If they turn away, and desert you when crossing the wilderness,
O thou unlucky one,
trample the thorns under thy tread,
and along the blood-lined track travel alone.
In September 1947 Gandhi performed ‘the miracle of Calcutta’: his simple presence, and announcement of a fast, were enough to extinguish the explosion of hatred that was ravaging the city. Independence had been proclaimed in August, and the announcement of Partition had provoked an unprecedented surge in inter-communal violence.
Gandhi died at the hands of a fanatical Hindu assassin on 30 January 1948.
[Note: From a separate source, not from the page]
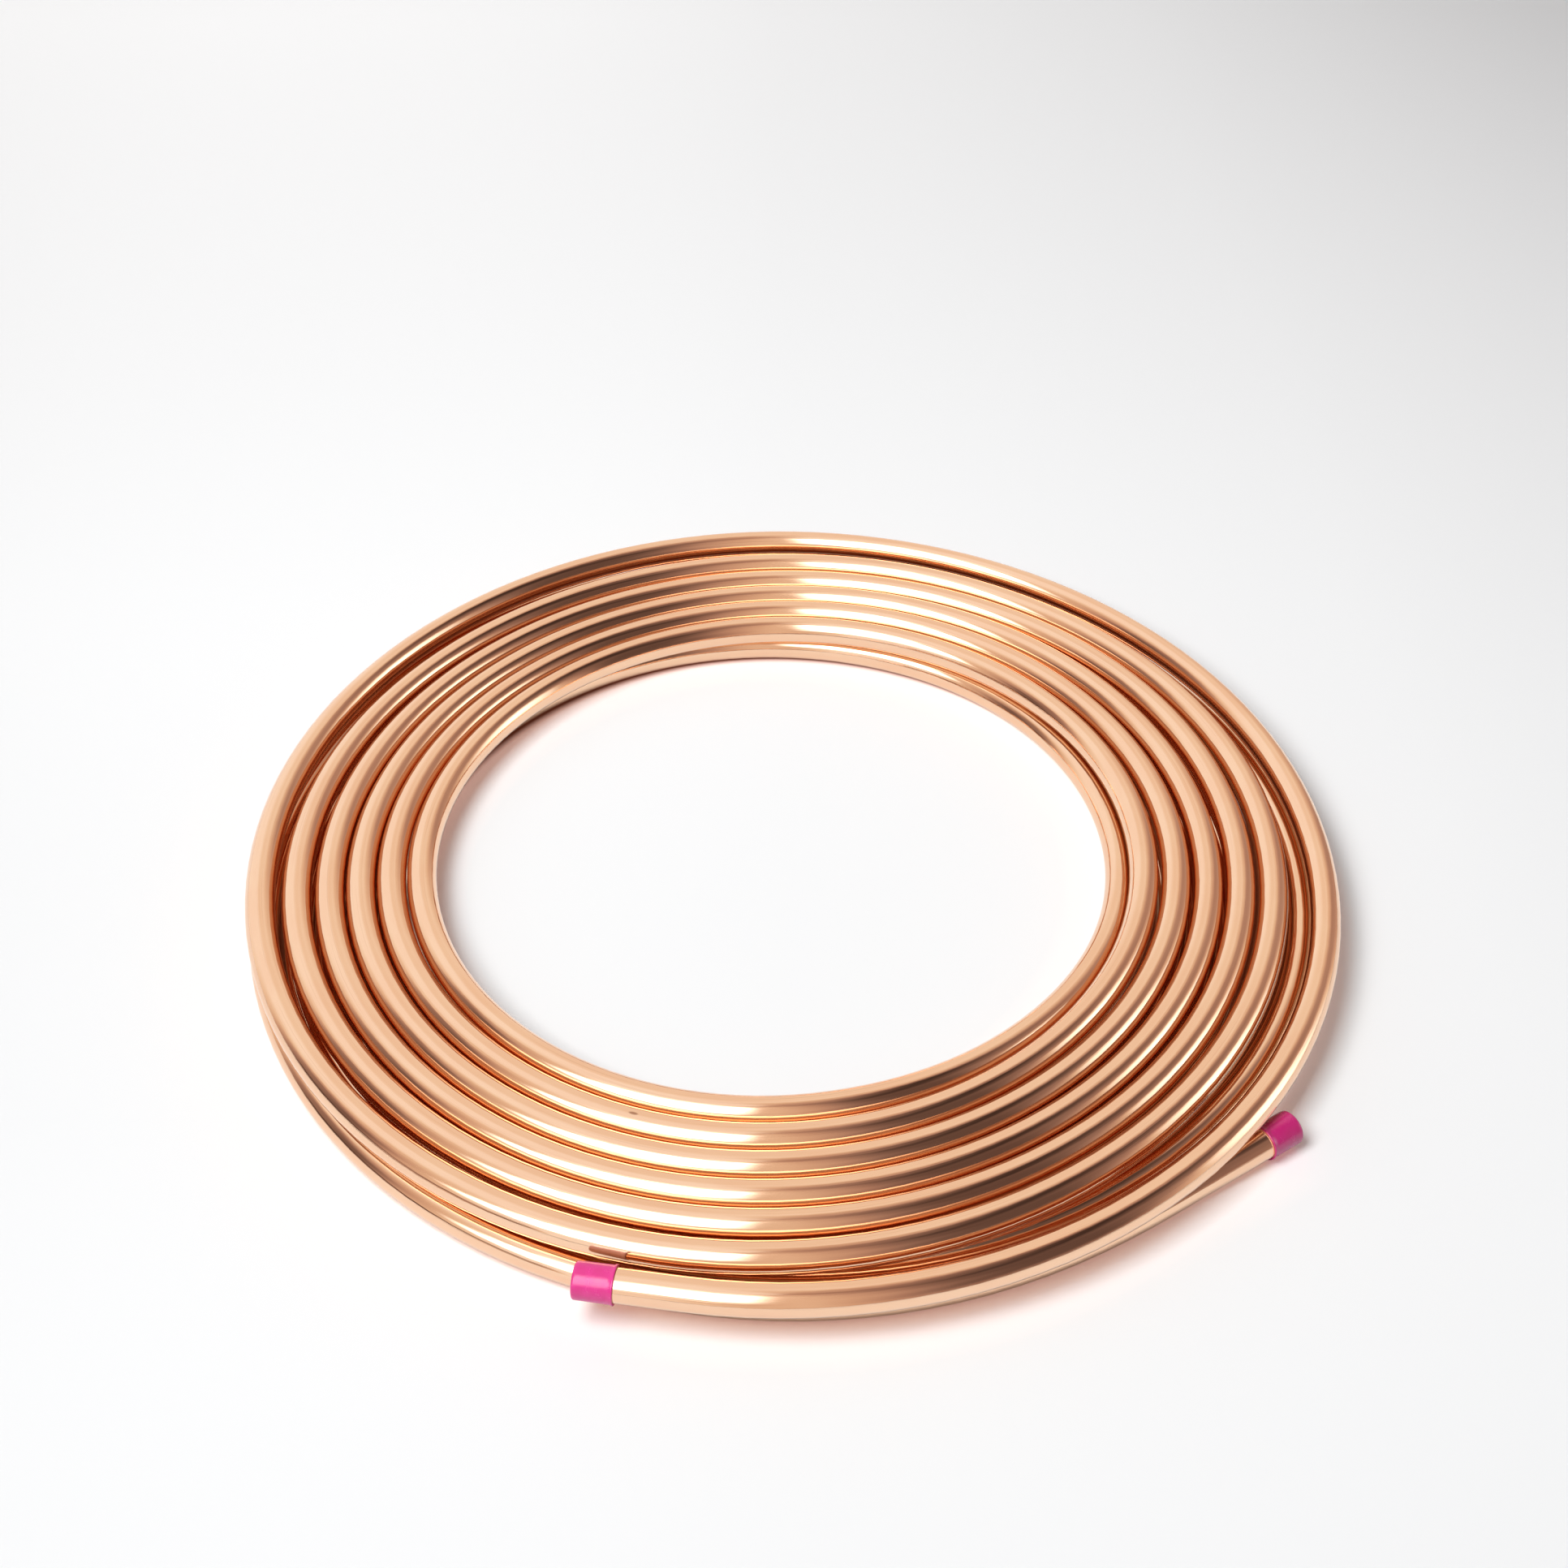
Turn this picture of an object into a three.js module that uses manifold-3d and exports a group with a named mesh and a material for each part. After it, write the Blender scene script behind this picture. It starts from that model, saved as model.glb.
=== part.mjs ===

The enduring image is that of an old man of nearly seventy-seven, walking all day leaning on the shoulder of his young niece, holding his pilgrim’s staff in the other hand, going on foot from village to village, from massacre to massacre, supported by his faith alone, dressed like the poorest of the poor, underlining everywhere the reality of love and the absurdity of hatreds, and opposing the world’s violence with the infinite peace of a slow, humble, unending walk.
The same image was retained by his indefatigable companion Nehru, the first leader of independent India. When he thought of Gandhi, what he most remembered was the salt march. As he wrote, back in 1930:
Staff in hand, he goes along the dusty roads of Gujarat, clear-eyed and firm of step, with his faithful band trudging along behind him. Many a journey had he undertaken in the past, many a weary road had he traversed. But longer than any that have gone before is this last journey of his … the goal is the independence of India and the ending of the exploitation of her millions.
* As we shall see later, this expression, meaning roughly ‘truth-force’, designates a collective action undertaken in determined fashion but rejecting in advance any recourse to violence.
† This term designates communal structures, organized around rules and principles based on his thought, that Gandhi had set up to further his work and train disciples.